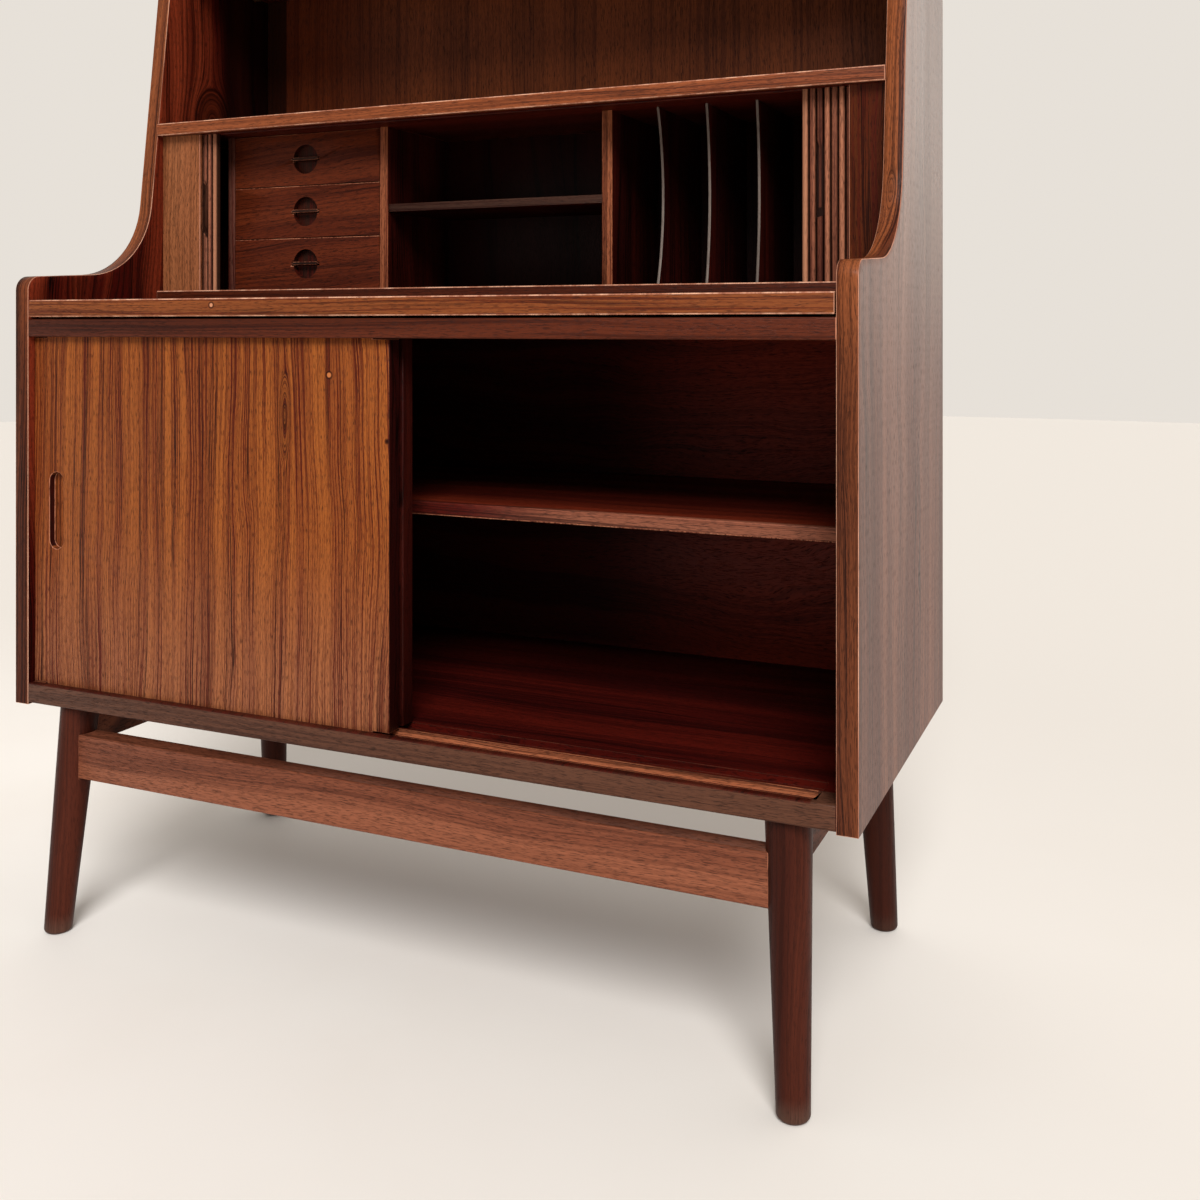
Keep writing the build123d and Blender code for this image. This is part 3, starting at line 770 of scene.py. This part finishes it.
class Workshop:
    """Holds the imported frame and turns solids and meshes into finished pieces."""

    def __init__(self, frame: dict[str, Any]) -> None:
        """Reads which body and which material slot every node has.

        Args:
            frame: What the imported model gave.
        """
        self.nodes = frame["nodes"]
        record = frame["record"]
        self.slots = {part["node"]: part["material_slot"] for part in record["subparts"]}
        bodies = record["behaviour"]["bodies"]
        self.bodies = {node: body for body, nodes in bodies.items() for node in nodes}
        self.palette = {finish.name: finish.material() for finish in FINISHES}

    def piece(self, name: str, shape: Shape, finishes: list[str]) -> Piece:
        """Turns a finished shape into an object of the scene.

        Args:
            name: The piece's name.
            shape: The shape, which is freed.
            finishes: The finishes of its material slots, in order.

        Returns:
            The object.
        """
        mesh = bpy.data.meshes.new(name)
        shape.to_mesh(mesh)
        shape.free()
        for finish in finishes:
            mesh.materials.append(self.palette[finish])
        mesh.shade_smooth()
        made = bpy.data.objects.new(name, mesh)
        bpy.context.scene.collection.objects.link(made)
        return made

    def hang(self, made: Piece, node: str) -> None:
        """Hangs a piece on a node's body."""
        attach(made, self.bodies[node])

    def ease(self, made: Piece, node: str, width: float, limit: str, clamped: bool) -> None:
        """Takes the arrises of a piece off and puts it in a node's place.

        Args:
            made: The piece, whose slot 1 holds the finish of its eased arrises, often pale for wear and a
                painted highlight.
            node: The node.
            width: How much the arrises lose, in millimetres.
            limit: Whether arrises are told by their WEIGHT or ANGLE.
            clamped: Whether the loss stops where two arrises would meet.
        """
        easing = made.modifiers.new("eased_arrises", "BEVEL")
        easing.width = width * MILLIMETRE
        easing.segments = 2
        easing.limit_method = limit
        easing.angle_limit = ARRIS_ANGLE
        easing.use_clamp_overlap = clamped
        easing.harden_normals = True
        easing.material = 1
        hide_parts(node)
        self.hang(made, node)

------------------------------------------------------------

PROBLEM DESCRIPTION =>
Once more, set down the full listing, verbatim.

TASK SOLUTION =>
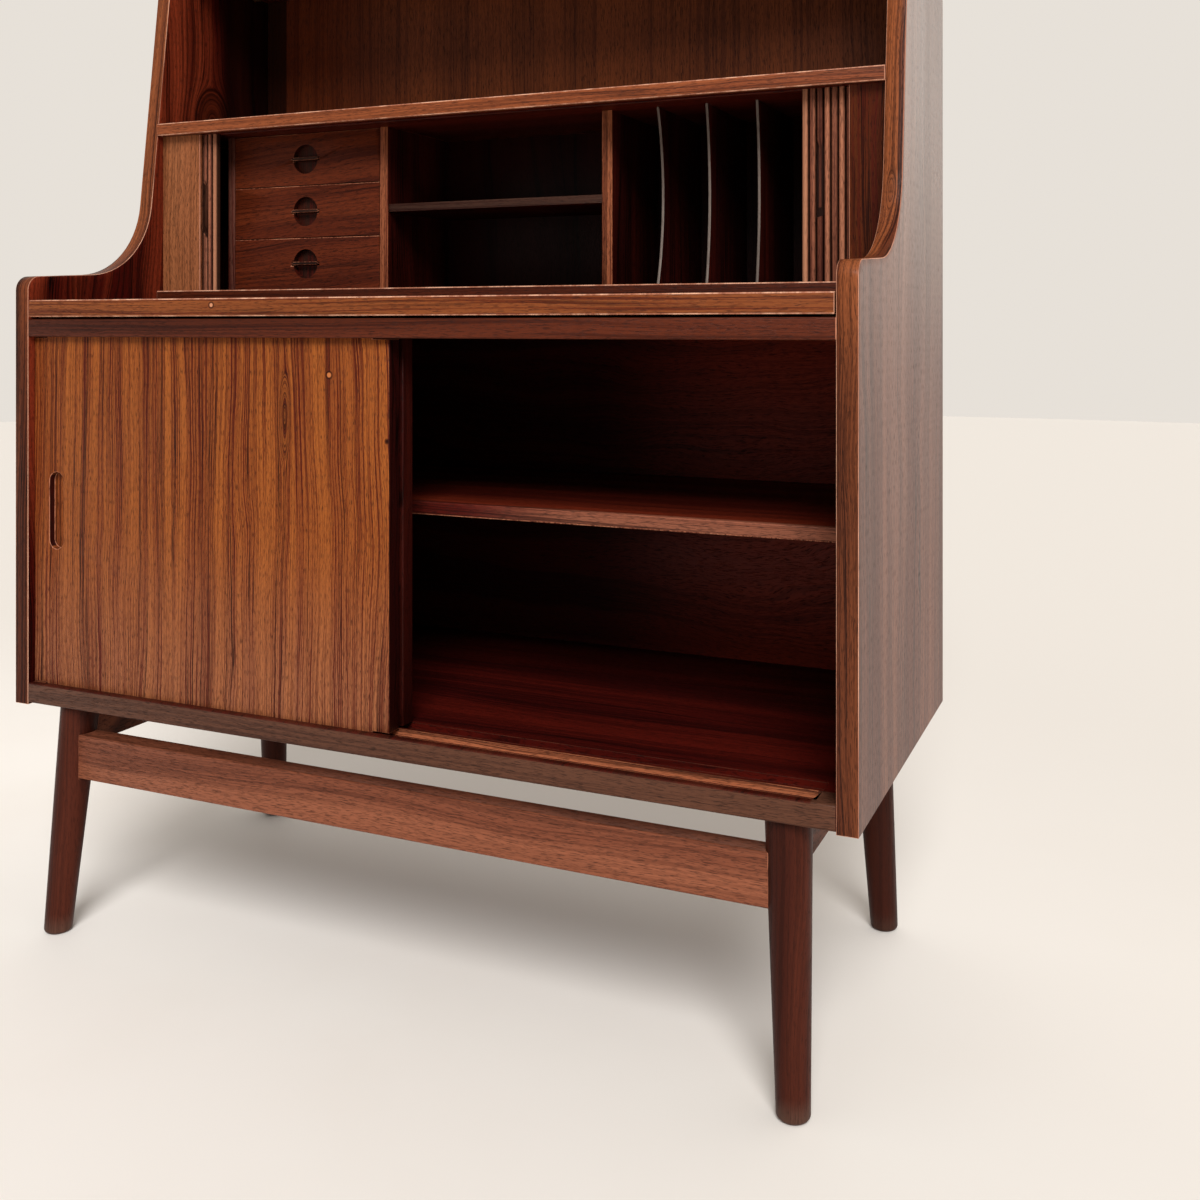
Keep writing the build123d and Blender code for this image. This is part 3, starting at line 770 of scene.py. This part finishes it.
class Workshop:
    """Holds the imported frame and turns solids and meshes into finished pieces."""

    def __init__(self, frame: dict[str, Any]) -> None:
        """Reads which body and which material slot every node has.

        Args:
            frame: What the imported model gave.
        """
        self.nodes = frame["nodes"]
        record = frame["record"]
        self.slots = {part["node"]: part["material_slot"] for part in record["subparts"]}
        bodies = record["behaviour"]["bodies"]
        self.bodies = {node: body for body, nodes in bodies.items() for node in nodes}
        self.palette = {finish.name: finish.material() for finish in FINISHES}

    def piece(self, name: str, shape: Shape, finishes: list[str]) -> Piece:
        """Turns a finished shape into an object of the scene.

        Args:
            name: The piece's name.
            shape: The shape, which is freed.
            finishes: The finishes of its material slots, in order.

        Returns:
            The object.
        """
        mesh = bpy.data.meshes.new(name)
        shape.to_mesh(mesh)
        shape.free()
        for finish in finishes:
            mesh.materials.append(self.palette[finish])
        mesh.shade_smooth()
        made = bpy.data.objects.new(name, mesh)
        bpy.context.scene.collection.objects.link(made)
        return made

    def hang(self, made: Piece, node: str) -> None:
        """Hangs a piece on a node's body."""
        attach(made, self.bodies[node])

    def ease(self, made: Piece, node: str, width: float, limit: str, clamped: bool) -> None:
        """Takes the arrises of a piece off and puts it in a node's place.

        Args:
            made: The piece, whose slot 1 holds the finish of its eased arrises, often pale for wear and a
                painted highlight.
            node: The node.
            width: How much the arrises lose, in millimetres.
            limit: Whether arrises are told by their WEIGHT or ANGLE.
            clamped: Whether the loss stops where two arrises would meet.
        """
        easing = made.modifiers.new("eased_arrises", "BEVEL")
        easing.width = width * MILLIMETRE
        easing.segments = 2
        easing.limit_method = limit
        easing.angle_limit = ARRIS_ANGLE
        easing.use_clamp_overlap = clamped
        easing.harden_normals = True
        easing.material = 1
        hide_parts(node)
        self.hang(made, node)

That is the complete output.